In Sizer, adjacent to the item “Liquidated Damages per day (Clause 35.6)” the parties wrote “N/A”.  Adjacent to the item “Limit of Liquidated Damages (Clause 35.7)” the parties again wrote “N/A”.

The competing arguments about “N/A”

The parties argued for two different meanings of “N/A”. The builder said the liquidated damages clause was not deleted in the General Conditions and that “N/A” meant that the quantum of the liquidated damages was limited to nil.  Therefore, said the builder, the contract also precluded the developer from recovering any general damages for delay.

The developer said that “N/A” meant that the entire liquidated damages clause was “Not to Apply” and was therefore deleted.  Hence, given that there was no liquidated damages clause at all, it was entitled to claim general damages for delay.

The Court’s decision

The Court commenced its analysis by commenting that the test to be applied is to work out from the words of the contract what a reasonable person would understand was the intention of the parties, considering the whole of the document.

The Court said that the use of “NIL” and “N/A” in the same Annexure supported the conclusion that they had differing meanings and rejected the builder’s contention that liquidated damages had been agreed at nil by inserting “N/A”.

The Court agreed with the developer and said that in this instance, “N/A” meant that the entire liquidated damages clause was “Not to Apply”.  Therefore, the developer was entitled to general damages for the delay.  If the word “NIL” had been used instead of “N/A” the clause would have remained effective and the developer would not have recovered any general damages.

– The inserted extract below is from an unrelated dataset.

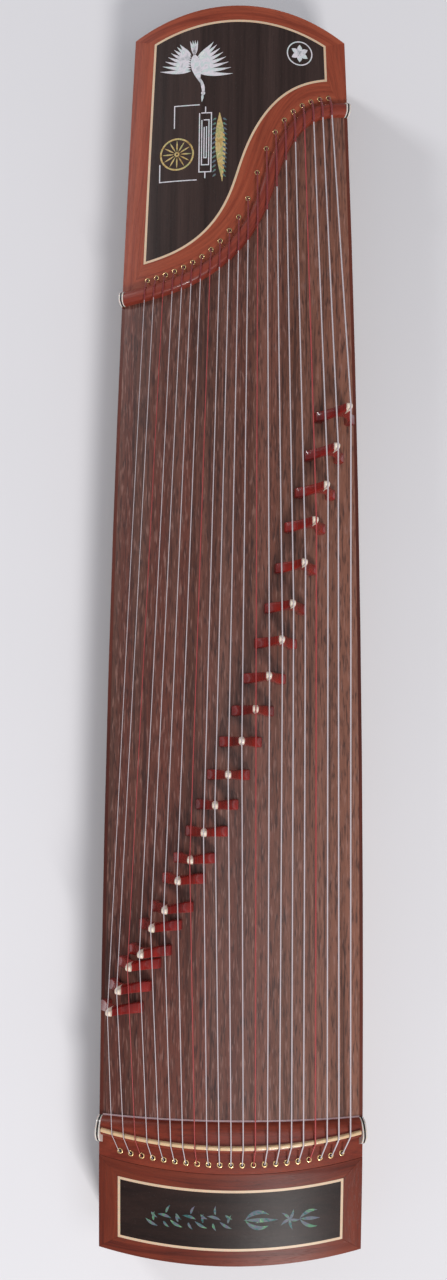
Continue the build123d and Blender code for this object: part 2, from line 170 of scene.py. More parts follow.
def natural_spline(knots, count):
    """A natural cubic spline through the knots, spaced by chord length, and its unit tangents."""
    t = np.r_[0, np.cumsum(np.linalg.norm(np.diff(knots, axis=0), axis=1))]
    h = np.diff(t)[:, None]
    slope = np.diff(knots, axis=0) / h
    size = len(knots)
    matrix = np.eye(size)
    right = np.zeros_like(knots)
    rows = np.arange(1, size - 1)
    matrix[rows, rows - 1] = h[:-1, 0]
    matrix[rows, rows] = 2 * (h[:-1, 0] + h[1:, 0])
    matrix[rows, rows + 1] = h[1:, 0]
    right[1:-1] = 6 * np.diff(slope, axis=0)
    bend = np.linalg.solve(matrix, right)
    at = np.linspace(0, t[-1], count)
    k = np.clip(np.searchsorted(t, at) - 1, 0, size - 2)
    u = (at - t[k])[:, None]
    first = slope[k] - h[k] * (2 * bend[k] + bend[k + 1]) / 6
    cubic = (bend[k + 1] - bend[k]) / (6 * h[k])
    points = knots[k] + first * u + bend[k] / 2 * u**2 + cubic * u**3
    tangents = np.gradient(points, axis=0)
    return points, tangents / np.linalg.norm(tangents, axis=1, keepdims=True)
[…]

For a party to give up the right to general damages for delay, the contract must be clear and unequivocal to that effect.  A valid mandatory liquidated damages clause in a building contract is evidence of the parties’ intention to exclude liability for general damages for delay.  Here, the Court found there was no such applicable clause.

Conclusion

When using a standard form contract it is necessary to take the time to consider all of the blanks and to fill in information in a consistent and meaningful manner. The parties should consider carefully significant terms such as delay damages.  If the parties agree that no delay damages are to be paid, they should expressly limit both liquidated and unliquidated damages.  Abbreviations should be defined.

If the liquidated damages had been specified at say $1 per day, the result would have been very different.